[3D code data]
'''
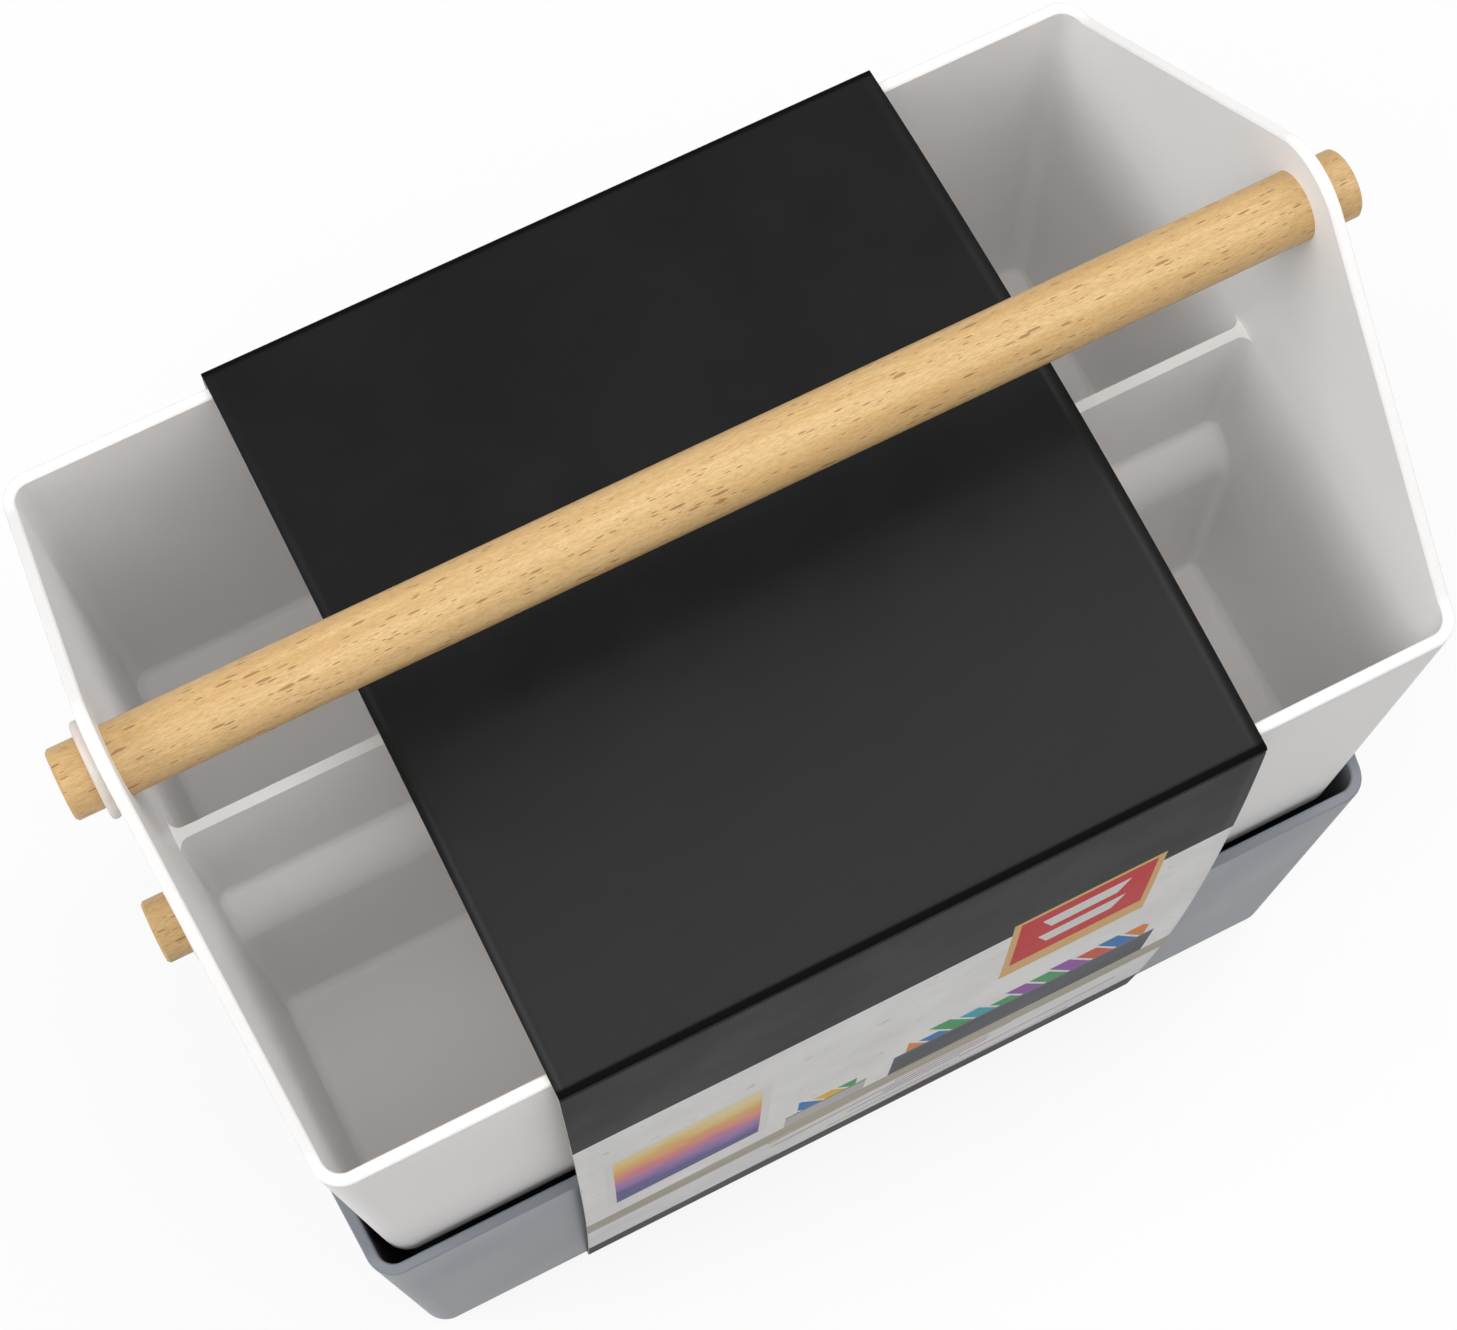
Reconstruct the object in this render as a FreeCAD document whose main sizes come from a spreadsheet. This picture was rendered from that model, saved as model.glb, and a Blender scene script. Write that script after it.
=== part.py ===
"""Pair of stacked carry-all baskets with dowel handles, held together by a card sleeve.

Row frame in millimetres: X along the handles, +Y towards the back, +Z up. The origin is on the
surface the stack stands on, under the middle of the stack. Both baskets are the same moulding.
"""
import FreeCAD, Part
import math
import os
import Sketcher
from FreeCAD import Vector

DRIVING_SIZES = (
    # alias, value, what it is
    ("rim_length", 346.0, "outside length of a basket at its rim"),
    ("rim_depth", 224.0, "outside depth of a basket at its rim"),
    ("taper", 7.0, "how far each wall leans out between the base and the rim"),
    ("rim_height", 160.0, "height of the long rims above the base"),
    ("corner", 9.0, "outside radius of the upright corners"),
    ("wall", 3.5, "wall thickness"),
    ("floor_thickness", 3.0, "floor thickness"),
    ("base_edge", 1.2, "chamfer on the edges of the underside"),
    ("rim_edge", 0.5, "chamfer on the edges of the rims and gables"),
    ("inner_fillet", 3.5, "fillet inside the compartments"),
    ("gable_rise", 61.5, "handle axis above the long rims"),
    ("gable_peak_radius", 20.8, "outside radius of the gable's peak, round the handle"),
    ("gable_inset", 3.8, "from the long side to where the gable leaves the rim"),
    ("gable_blend", 12.0, "radius between the rim and the gable's slope"),
    ("divider_top", 145.0, "top of the divider above the base"),
    ("divider_tip", 3.3, "divider thickness at its top"),
    ("divider_foot", 4.3, "divider thickness where it stands on the tunnel"),
    ("tunnel_arch", 11.3, "inside radius of the handle tunnel's arch"),
    ("tunnel_foot", 28.6, "inside width of the handle tunnel at the base"),
    ("nest_depth", 10.5, "how far the upper basket sits below the lower rim"),
    ("seat_clearance", 0.3, "between the tunnel's ceiling and the handle under it"),
    ("dowel_diameter", 20.0, "handle diameter"),
    ("dowel_overhang", 8.26, "how far the handle stands out of its stop rings"),
    ("dowel_chamfer", 0.8, "chamfer on the handle's ends"),
    ("hole_clearance", 0.05, "radial clearance of the handle in its holes"),
    ("ring_width", 2.8, "width of a stop ring along the handle"),
    ("ring_height", 3.7, "how far a stop ring stands out of the handle"),
    ("ring_gap", 0.15, "between a stop ring and the gable, at their closest"),
    ("card_thickness", 0.5, "thickness of the sleeve's card"),
    ("sleeve_width", 214.0, "width of the sleeve along X"),
    ("fold_overhang", 4.1, "inside of the sleeve's upper folds beyond the rim"),
    ("foot_overhang", 0.8, "inside of the sleeve's lower folds beyond the base"),
    ("sleeve_slack", 0.6, "inside of the upper folds above the upper rim"),
    ("top_crown", 8.0, "rise of the sleeve's top panel between its folds"),
    ("side_bulge", 5.0, "bulge of the sleeve's front and back panels"),
    ("sleeve_seat", 0.05, "between the lower base and the card it stands on"),
)

DERIVED_SIZES = (
    ("underside", "0"),
    ("handle_height", "rim_height + gable_rise"),
    ("peak_height", "handle_height + gable_peak_radius"),
    ("base_length", "rim_length - 2 * taper"),
    ("base_depth", "rim_depth - 2 * taper"),
    ("lean", "taper / rim_height"),
    ("block_height", "peak_height + wall"),
    ("block_length", "base_length + 2 * lean * block_height"),
    ("block_depth", "base_depth + 2 * lean * block_height"),
    ("floor_length", "base_length + 2 * lean * floor_thickness - 2 * wall"),
    ("floor_depth", "base_depth + 2 * lean * floor_thickness - 2 * wall"),
    ("tunnel_ceiling", "gable_rise + dowel_diameter / 2 + nest_depth + seat_clearance"),
    ("arch_height", "tunnel_ceiling - tunnel_arch"),
    ("shoulder_height", "arch_height + sqrt((tunnel_arch + wall) ^ 2 - divider_foot ^ 2 / 4)"),
    ("lower_base", "card_thickness + sleeve_seat"),
    ("upper_base", "lower_base + rim_height - nest_depth"),
    ("upper_rim", "upper_base + rim_height"),
    ("gable_face", "base_length / 2 + lean * (handle_height + dowel_diameter / 2 + ring_height)"),
    ("ring_place", "gable_face + ring_gap + ring_width / 2"),
    ("dowel_length", "2 * (ring_place + ring_width / 2 + dowel_overhang)"),
    ("fold_y", "rim_depth / 2 + fold_overhang"),
    ("foot_y", "base_depth / 2 + foot_overhang"),
    ("fold_z", "upper_rim + sleeve_slack"),
    ("crown_radius", "(fold_y * fold_y + top_crown * top_crown) / (2 * top_crown)"),
    ("side_chord", "sqrt((fold_y - foot_y) ^ 2 + (fold_z - card_thickness) ^ 2)"),
    ("bulge_radius", "(side_chord ^ 2 / 4 + side_bulge ^ 2) / (2 * side_bulge)"),
)

TOUCH = 0.01    # closer than this counts as touching when edges are picked out

doc = FreeCAD.newDocument("stacked_baskets")
sheet = doc.addObject("Spreadsheet::Sheet", "sizes")


def fill_sheet():
    """Write the driving sizes and the sizes that follow from them."""
    row = 0
    for alias, value, meaning in DRIVING_SIZES:
        row += 1
        sheet.set(f"A{row}", meaning)
        sheet.set(f"B{row}", str(value))
        sheet.setAlias(f"B{row}", alias)
    for alias, formula in DERIVED_SIZES:
        row += 1
        sheet.set(f"A{row}", "follows from the sizes above")
        sheet.set(f"B{row}", "=" + formula)
        sheet.setAlias(f"B{row}", alias)
    doc.recompute()


def size(alias):
    return float(sheet.get(alias))


def bound(expression):
    """Put the sheet's name before each of its aliases in an expression."""
    aliases = sorted((entry[0] for entry in DRIVING_SIZES + DERIVED_SIZES), key=len, reverse=True)
    words = []
    word = ""
    for letter in expression + " ":
        if letter.isalnum() or letter == "_":
            word += letter
            continue
        words.append("sizes." + word if word in aliases else word)
        words.append(letter)
        word = ""
    return "".join(words).strip()


# --- sketch helpers ---------------------------------------------------------------------------

def origin_plane(body, role):
    return next(item for item in body.Origin.OriginFeatures if item.Role == role)


def new_sketch(body, name, role):
    """A sketch on one of the body's own origin planes."""
    sketch = body.newObject("Sketcher::SketchObject", name)
    sketch.AttachmentSupport = [(origin_plane(body, role), "")]
    sketch.MapMode = "FlatFace"
    return sketch


def dimension(sketch, name, kind, *arguments):
    """Add a named dimension; the last argument is the expression it is bound to."""
    expression = arguments[-1]
    start = doc_value(expression)
    index = sketch.addConstraint(Sketcher.Constraint(kind, *arguments[:-1], start))
    sketch.renameConstraint(index, name)
    sketch.setExpression("Constraints." + name, bound(expression))


def doc_value(expression):
    """The present value of an expression in the sheet's aliases."""
    return float(sheet.evalExpression(bound(expression)))


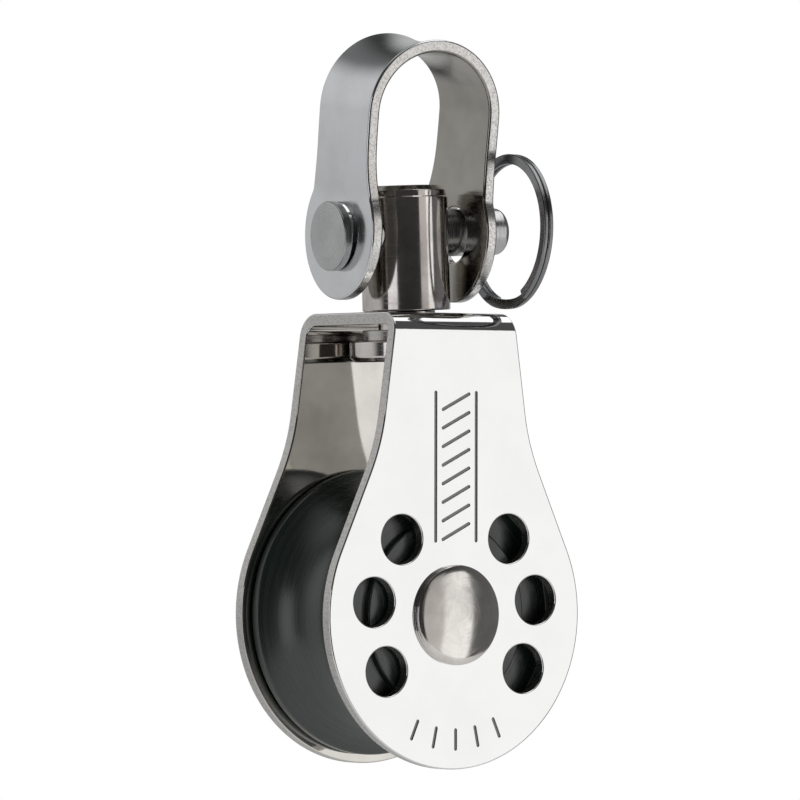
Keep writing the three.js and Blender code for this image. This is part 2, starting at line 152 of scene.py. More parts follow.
# ---------------------------------------------------------------- profiles and meshes
def rounded(points, radii, steps=5, closed=False):
    """A profile of straight runs whose corners are arcs of the given radii.

    An arc starts and ends at radius / tan(half the corner's angle) from the corner. Returns the
    points and, at each, the normal on the right-hand side of the direction of travel.
    """
    points = np.asarray(points, float)
    count = len(points)
    radii = np.broadcast_to(radii, count)
    out, normals = [], []
    for i in range(count):
        here = points[i]
        inner = closed or 0 < i < count - 1
        back = unit(points[i - 1] - here) if inner or i else None
        ahead = unit(points[(i + 1) % count] - here) if inner or i < count - 1 else None
        if not inner or radii[i] <= 0:
            travel = sum(v for v in (None if back is None else -back, ahead) if v is not None)
            travel = unit(travel)
            out.append(here)
            normals.append([travel[1], -travel[0]])
            continue
        half = math.acos(np.clip(back @ ahead, -1, 1)) / 2
        room = 0.49 * min(
            np.linalg.norm(points[i - 1] - here), np.linalg.norm(points[(i + 1) % count] - here)
        )
        radius = min(radii[i], room * math.tan(half))
        centre = here + unit(back + ahead) * radius / math.sin(half)
        first = (here + back * radius / math.tan(half) - centre) / radius
        last = (here + ahead * radius / math.tan(half) - centre) / radius
        turn = math.atan2(first[0] * last[1] - first[1] * last[0], first @ last)
        angle = np.linspace(0, turn, steps + 1)[:, None]
        side = np.array([-first[1], first[0]])
        spoke = np.cos(angle) * first + np.sin(angle) * side
        out.extend(centre + radius * spoke)
        normals.extend(spoke * math.copysign(1, turn))
    return np.array(out), np.array(normals)


def arc(centre, radius, start, end, steps):
    """Points on a circle in a profile, from one angle to another."""
    angle = np.linspace(start, end, steps + 1)
    return np.stack([centre[0] + radius * np.cos(angle), centre[1] + radius * np.sin(angle)], 1)


def grid_faces(rows, columns, wrap_rows=False, wrap_columns=True):
    """Quads of a grid of points whose index is row * columns + column."""
    row = np.arange(rows if wrap_rows else rows - 1)
    column = np.arange(columns if wrap_columns else columns - 1)
    row, column = (v.ravel() for v in np.meshgrid(row, column, indexing="ij"))
    above = (row + 1) % rows
    right = (column + 1) % columns
    corners = [(row, column), (row, right), (above, right), (above, column)]
    return np.stack([r * columns + c for r, c in corners], 1)


def signed_volume(points, faces):
    """Volume inside a closed mesh: the sum of the tetrahedra from the origin to each face's fan."""
    centre = points.mean(0)
    total = 0.0
    for size in sorted({len(f) for f in faces}):
        corners = points[np.array([f for f in faces if len(f) == size])] - centre
        for k in range(1, size - 1):
            total += np.einsum("ij,ij->", corners[:, 0], np.cross(corners[:, k], corners[:, k + 1])) / 6
    return total


def mesh_object(name, points, faces, normals=None, attributes=()):
    """A mesh object at the origin, smooth, with the given normals and point attributes."""
    if signed_volume(points, faces) < 0:
        faces = [face[::-1] for face in faces]
    mesh = bpy.data.meshes.new(name)
    mesh.from_pydata(points.tolist(), [], faces)
    mesh.polygons.foreach_set("use_smooth", np.ones(len(mesh.polygons), bool))
    for key, values in attributes:
        kind, field = ("FLOAT", "value") if np.ndim(values) == 1 else ("FLOAT_VECTOR", "vector")
        layer = mesh.attributes.new(key, kind, "POINT")
        layer.data.foreach_set(field, np.asarray(values, np.float32).ravel())
    mesh.update()
    if normals is not None:
        mesh.normals_split_custom_set_from_vertices(unit(normals).tolist())
    piece = bpy.data.objects.new(name, mesh)
    bpy.context.scene.collection.objects.link(piece)
    return piece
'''
§ Task goal
Output exactly the leading lines of the data, up to and including the line marked by "from FreeCAD import Vector".

§ Result of the task
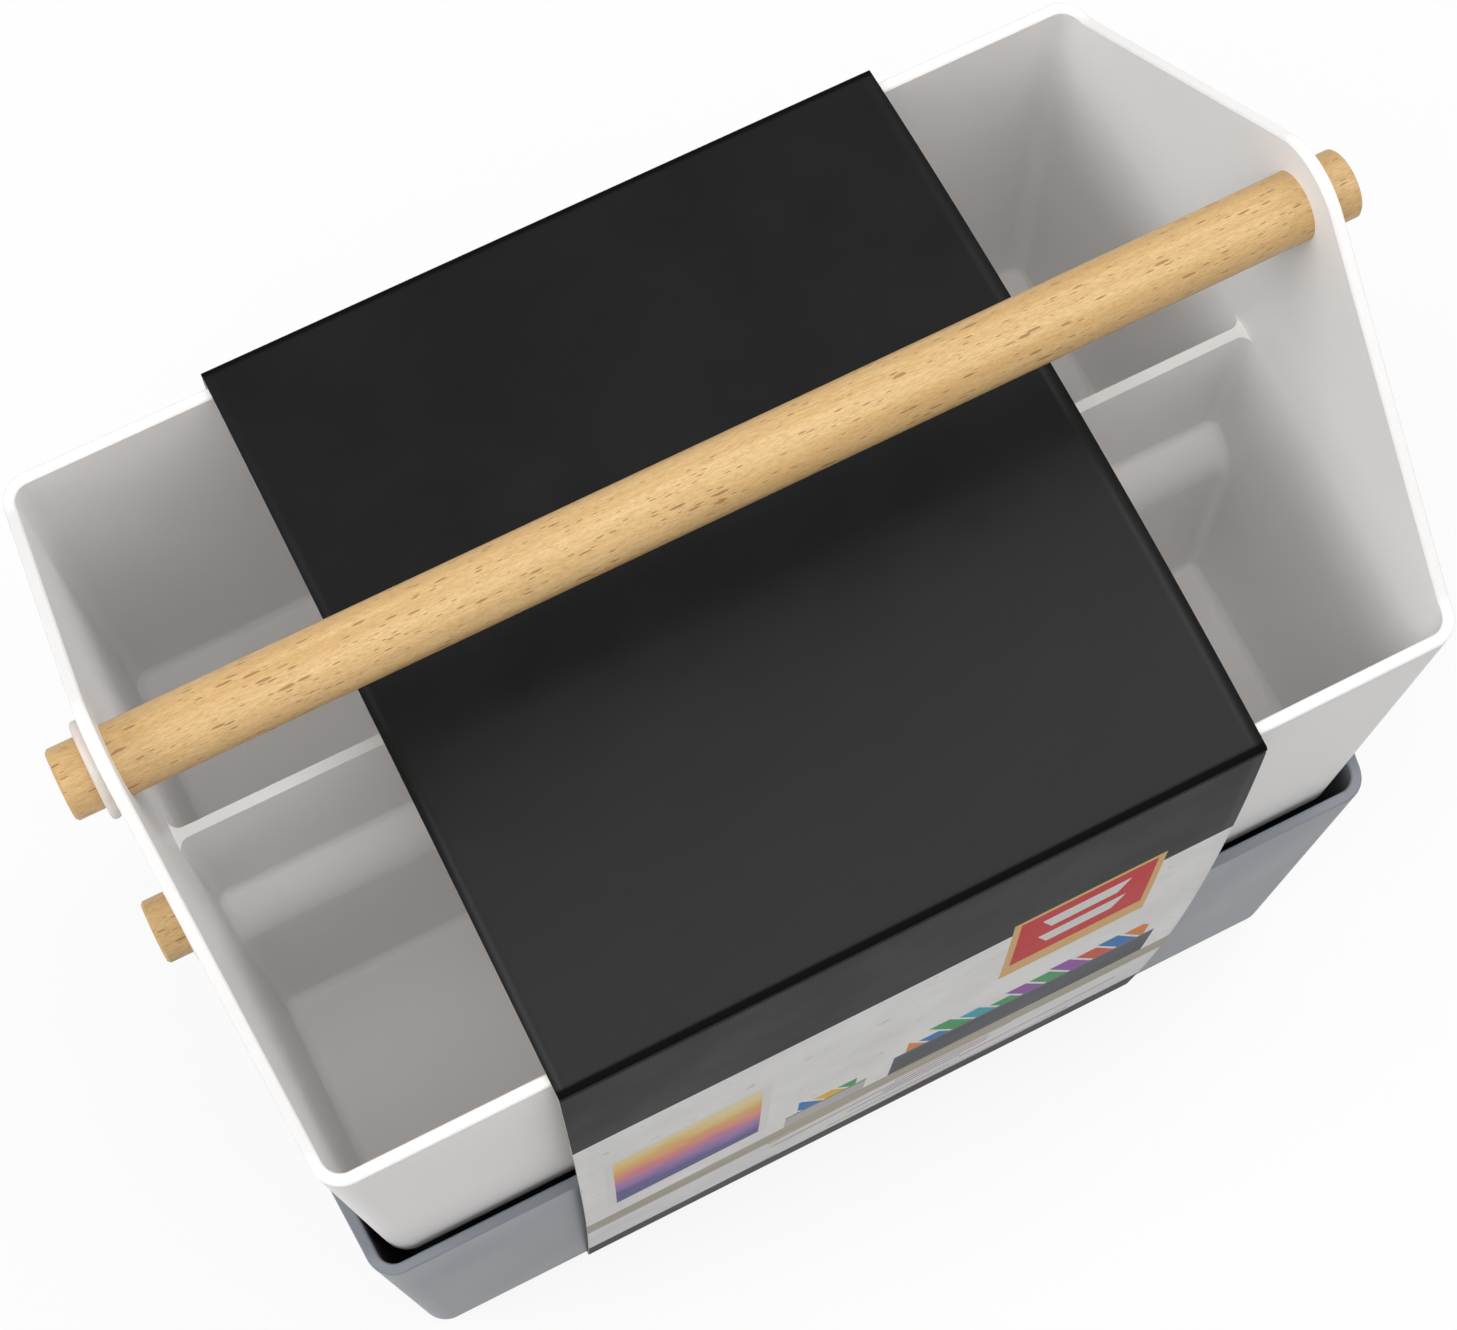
Reconstruct the object in this render as a FreeCAD document whose main sizes come from a spreadsheet. This picture was rendered from that model, saved as model.glb, and a Blender scene script. Write that script after it.
=== part.py ===
"""Pair of stacked carry-all baskets with dowel handles, held together by a card sleeve.

Row frame in millimetres: X along the handles, +Y towards the back, +Z up. The origin is on the
surface the stack stands on, under the middle of the stack. Both baskets are the same moulding.
"""
import FreeCAD, Part
import math
import os
import Sketcher
from FreeCAD import Vector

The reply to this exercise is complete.